Items from a dataset:
>>>

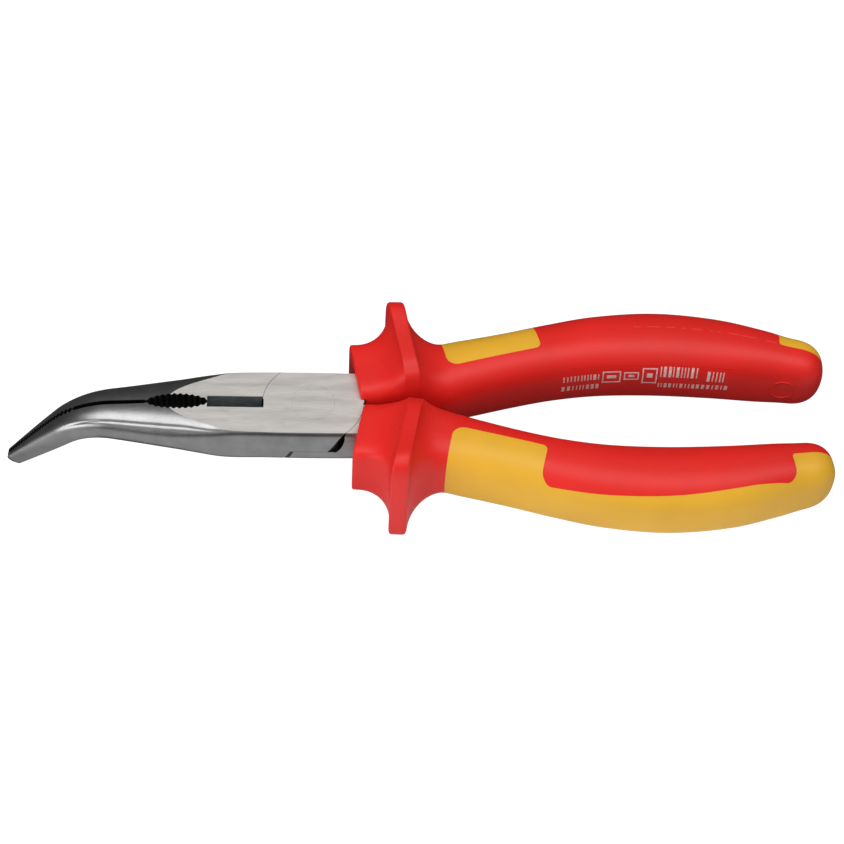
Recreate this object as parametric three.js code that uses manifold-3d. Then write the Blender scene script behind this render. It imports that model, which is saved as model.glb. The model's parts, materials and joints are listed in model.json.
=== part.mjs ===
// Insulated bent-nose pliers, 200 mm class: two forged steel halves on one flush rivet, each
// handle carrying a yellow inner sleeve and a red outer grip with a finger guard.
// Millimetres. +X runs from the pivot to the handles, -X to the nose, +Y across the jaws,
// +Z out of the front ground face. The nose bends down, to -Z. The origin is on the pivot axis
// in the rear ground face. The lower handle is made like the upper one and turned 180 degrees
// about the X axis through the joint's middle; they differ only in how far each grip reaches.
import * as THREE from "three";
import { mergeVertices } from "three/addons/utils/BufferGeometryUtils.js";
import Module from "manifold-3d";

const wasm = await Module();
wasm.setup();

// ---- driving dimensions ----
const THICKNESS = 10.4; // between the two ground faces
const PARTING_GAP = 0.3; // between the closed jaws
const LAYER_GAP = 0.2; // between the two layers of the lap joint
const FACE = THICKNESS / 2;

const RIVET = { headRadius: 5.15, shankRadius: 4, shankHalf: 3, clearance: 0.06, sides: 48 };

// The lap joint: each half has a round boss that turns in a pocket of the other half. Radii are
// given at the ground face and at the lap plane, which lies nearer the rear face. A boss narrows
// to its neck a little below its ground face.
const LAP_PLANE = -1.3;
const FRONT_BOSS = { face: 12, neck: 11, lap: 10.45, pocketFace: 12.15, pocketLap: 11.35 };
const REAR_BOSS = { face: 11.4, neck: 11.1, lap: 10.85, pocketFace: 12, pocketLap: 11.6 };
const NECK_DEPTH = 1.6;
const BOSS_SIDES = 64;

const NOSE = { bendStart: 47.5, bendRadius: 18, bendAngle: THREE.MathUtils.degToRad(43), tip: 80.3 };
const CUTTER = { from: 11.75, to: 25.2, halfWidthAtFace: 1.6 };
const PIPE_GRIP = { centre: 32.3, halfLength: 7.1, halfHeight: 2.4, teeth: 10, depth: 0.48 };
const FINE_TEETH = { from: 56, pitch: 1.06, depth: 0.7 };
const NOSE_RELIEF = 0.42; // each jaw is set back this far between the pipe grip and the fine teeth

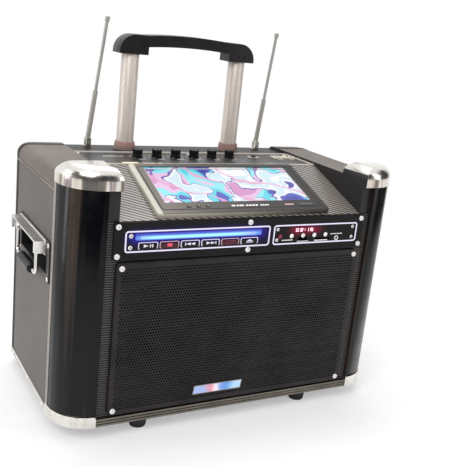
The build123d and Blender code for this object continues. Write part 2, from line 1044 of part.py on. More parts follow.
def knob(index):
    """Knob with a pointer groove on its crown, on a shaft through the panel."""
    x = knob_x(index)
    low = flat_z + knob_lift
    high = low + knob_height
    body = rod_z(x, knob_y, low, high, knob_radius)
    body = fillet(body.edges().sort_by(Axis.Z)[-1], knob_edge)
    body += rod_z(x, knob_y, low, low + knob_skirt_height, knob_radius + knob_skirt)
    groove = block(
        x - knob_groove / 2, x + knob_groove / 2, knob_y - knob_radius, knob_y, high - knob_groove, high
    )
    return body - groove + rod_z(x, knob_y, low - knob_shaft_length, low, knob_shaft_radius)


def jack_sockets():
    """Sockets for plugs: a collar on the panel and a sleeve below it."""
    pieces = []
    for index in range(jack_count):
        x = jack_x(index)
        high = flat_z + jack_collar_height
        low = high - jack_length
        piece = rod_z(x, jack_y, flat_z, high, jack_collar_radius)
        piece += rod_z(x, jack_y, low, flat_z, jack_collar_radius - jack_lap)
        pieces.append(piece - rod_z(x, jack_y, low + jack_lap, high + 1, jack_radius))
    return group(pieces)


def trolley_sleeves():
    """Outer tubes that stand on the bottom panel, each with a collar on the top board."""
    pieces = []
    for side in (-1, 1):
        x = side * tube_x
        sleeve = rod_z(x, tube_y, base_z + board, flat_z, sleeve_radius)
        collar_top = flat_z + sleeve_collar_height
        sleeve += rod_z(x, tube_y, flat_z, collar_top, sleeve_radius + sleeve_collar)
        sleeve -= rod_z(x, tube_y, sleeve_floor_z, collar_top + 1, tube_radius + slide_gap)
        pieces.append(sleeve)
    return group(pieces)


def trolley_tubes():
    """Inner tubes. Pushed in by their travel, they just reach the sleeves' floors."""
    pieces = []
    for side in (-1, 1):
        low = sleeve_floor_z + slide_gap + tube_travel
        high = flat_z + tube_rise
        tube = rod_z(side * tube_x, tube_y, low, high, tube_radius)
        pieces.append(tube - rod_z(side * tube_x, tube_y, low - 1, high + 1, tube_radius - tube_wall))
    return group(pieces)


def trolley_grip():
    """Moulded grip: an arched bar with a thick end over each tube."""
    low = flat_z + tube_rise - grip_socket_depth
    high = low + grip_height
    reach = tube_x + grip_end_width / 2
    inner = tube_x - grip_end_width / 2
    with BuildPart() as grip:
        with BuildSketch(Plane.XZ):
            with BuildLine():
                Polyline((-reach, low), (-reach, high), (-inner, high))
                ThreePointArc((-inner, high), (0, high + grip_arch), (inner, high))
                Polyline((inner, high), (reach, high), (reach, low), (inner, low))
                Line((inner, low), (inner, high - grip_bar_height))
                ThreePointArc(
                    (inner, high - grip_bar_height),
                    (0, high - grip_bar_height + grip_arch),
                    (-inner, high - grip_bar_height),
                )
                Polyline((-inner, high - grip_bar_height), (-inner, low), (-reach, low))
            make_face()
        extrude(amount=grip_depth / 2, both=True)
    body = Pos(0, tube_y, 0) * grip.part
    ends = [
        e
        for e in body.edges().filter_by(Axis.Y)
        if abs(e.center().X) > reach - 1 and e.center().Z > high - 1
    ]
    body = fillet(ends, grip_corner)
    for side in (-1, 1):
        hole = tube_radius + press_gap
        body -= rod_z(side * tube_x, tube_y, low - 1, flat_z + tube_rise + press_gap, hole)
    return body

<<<
>>>

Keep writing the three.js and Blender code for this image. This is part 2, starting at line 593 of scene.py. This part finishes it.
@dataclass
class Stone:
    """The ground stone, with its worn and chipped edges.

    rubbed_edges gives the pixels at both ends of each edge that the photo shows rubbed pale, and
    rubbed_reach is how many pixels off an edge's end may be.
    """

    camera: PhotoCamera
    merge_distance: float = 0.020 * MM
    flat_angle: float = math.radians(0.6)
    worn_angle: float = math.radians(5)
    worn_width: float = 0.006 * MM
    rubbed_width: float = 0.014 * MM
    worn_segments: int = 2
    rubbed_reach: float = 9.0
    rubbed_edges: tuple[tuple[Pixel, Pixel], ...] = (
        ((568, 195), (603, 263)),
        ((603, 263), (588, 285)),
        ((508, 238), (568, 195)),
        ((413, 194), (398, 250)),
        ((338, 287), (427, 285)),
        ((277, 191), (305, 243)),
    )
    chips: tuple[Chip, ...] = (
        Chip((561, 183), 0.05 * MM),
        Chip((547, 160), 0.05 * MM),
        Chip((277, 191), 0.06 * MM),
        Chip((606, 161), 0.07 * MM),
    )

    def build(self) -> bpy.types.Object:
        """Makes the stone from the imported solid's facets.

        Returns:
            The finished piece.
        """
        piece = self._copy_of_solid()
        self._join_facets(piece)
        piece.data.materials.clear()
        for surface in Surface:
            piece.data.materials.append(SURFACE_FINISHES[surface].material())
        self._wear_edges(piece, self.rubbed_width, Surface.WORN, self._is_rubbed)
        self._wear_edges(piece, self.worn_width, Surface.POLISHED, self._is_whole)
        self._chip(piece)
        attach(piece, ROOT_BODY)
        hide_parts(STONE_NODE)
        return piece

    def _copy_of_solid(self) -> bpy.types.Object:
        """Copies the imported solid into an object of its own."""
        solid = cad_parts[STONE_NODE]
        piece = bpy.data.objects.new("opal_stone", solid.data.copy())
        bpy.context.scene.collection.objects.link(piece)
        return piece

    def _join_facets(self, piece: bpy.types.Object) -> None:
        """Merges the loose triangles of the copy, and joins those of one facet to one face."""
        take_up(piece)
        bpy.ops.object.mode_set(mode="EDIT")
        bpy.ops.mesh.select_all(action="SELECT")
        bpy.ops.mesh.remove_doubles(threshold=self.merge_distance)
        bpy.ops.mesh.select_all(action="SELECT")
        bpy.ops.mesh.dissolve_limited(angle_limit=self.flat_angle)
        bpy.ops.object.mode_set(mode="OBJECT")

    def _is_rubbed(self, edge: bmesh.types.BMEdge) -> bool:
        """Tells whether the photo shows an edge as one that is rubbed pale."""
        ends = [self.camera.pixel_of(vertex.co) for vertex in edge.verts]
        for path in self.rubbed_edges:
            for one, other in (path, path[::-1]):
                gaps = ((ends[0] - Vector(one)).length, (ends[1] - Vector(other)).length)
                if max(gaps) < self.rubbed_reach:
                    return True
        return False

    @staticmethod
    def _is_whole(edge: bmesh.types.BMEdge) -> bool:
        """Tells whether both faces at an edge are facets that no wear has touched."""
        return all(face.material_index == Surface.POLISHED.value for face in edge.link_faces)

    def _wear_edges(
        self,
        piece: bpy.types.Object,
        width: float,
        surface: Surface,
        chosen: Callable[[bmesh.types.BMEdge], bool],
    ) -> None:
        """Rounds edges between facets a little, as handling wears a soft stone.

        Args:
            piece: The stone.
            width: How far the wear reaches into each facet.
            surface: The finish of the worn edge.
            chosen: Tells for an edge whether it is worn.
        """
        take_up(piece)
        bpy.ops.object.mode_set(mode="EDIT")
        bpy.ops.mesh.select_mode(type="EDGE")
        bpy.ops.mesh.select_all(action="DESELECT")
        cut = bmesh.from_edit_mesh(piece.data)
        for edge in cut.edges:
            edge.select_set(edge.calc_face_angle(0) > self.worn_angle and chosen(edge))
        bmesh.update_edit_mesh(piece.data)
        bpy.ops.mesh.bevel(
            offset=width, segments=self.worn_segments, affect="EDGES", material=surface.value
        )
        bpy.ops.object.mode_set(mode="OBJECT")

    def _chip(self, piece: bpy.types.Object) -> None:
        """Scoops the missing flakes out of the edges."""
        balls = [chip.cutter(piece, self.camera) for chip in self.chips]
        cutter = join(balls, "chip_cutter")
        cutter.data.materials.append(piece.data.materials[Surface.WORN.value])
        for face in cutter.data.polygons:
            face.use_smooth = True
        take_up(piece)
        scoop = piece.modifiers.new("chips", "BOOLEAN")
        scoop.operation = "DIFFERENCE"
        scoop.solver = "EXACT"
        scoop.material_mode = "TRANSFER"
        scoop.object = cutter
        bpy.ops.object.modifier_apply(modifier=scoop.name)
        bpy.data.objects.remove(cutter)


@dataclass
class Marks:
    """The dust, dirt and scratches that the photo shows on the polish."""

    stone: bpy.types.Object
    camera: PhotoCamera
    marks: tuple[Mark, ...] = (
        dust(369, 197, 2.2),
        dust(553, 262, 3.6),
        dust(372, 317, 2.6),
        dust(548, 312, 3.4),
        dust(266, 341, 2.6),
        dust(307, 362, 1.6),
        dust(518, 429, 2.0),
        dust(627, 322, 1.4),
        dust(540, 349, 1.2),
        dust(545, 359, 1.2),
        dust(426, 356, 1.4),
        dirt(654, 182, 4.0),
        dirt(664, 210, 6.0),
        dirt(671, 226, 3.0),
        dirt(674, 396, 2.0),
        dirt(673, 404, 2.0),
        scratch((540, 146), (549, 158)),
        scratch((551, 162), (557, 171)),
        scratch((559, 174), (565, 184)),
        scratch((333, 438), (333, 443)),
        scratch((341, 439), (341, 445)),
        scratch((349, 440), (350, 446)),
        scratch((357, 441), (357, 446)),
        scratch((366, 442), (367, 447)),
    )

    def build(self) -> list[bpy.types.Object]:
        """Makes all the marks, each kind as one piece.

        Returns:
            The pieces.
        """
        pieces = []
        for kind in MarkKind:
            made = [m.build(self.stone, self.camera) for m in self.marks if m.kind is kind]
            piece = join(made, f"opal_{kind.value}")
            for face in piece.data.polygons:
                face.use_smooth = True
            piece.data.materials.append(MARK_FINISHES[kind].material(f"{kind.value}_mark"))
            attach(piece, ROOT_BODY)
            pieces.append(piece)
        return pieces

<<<

#### What needs to be done
Output, from the data above, the lines from the line with "Recreate this object" to the line with "const BOSS_SIDES = 64;" exactly as they stand, both ends included and nothing else.

#### Full output
Recreate this object as parametric three.js code that uses manifold-3d. Then write the Blender scene script behind this render. It imports that model, which is saved as model.glb. The model's parts, materials and joints are listed in model.json.
=== part.mjs ===
// Insulated bent-nose pliers, 200 mm class: two forged steel halves on one flush rivet, each
// handle carrying a yellow inner sleeve and a red outer grip with a finger guard.
// Millimetres. +X runs from the pivot to the handles, -X to the nose, +Y across the jaws,
// +Z out of the front ground face. The nose bends down, to -Z. The origin is on the pivot axis
// in the rear ground face. The lower handle is made like the upper one and turned 180 degrees
// about the X axis through the joint's middle; they differ only in how far each grip reaches.
import * as THREE from "three";
import { mergeVertices } from "three/addons/utils/BufferGeometryUtils.js";
import Module from "manifold-3d";

const wasm = await Module();
wasm.setup();

// ---- driving dimensions ----
const THICKNESS = 10.4; // between the two ground faces
const PARTING_GAP = 0.3; // between the closed jaws
const LAYER_GAP = 0.2; // between the two layers of the lap joint
const FACE = THICKNESS / 2;

const RIVET = { headRadius: 5.15, shankRadius: 4, shankHalf: 3, clearance: 0.06, sides: 48 };

// The lap joint: each half has a round boss that turns in a pocket of the other half. Radii are
// given at the ground face and at the lap plane, which lies nearer the rear face. A boss narrows
// to its neck a little below its ground face.
const LAP_PLANE = -1.3;
const FRONT_BOSS = { face: 12, neck: 11, lap: 10.45, pocketFace: 12.15, pocketLap: 11.35 };
const REAR_BOSS = { face: 11.4, neck: 11.1, lap: 10.85, pocketFace: 12, pocketLap: 11.6 };
const NECK_DEPTH = 1.6;
const BOSS_SIDES = 64;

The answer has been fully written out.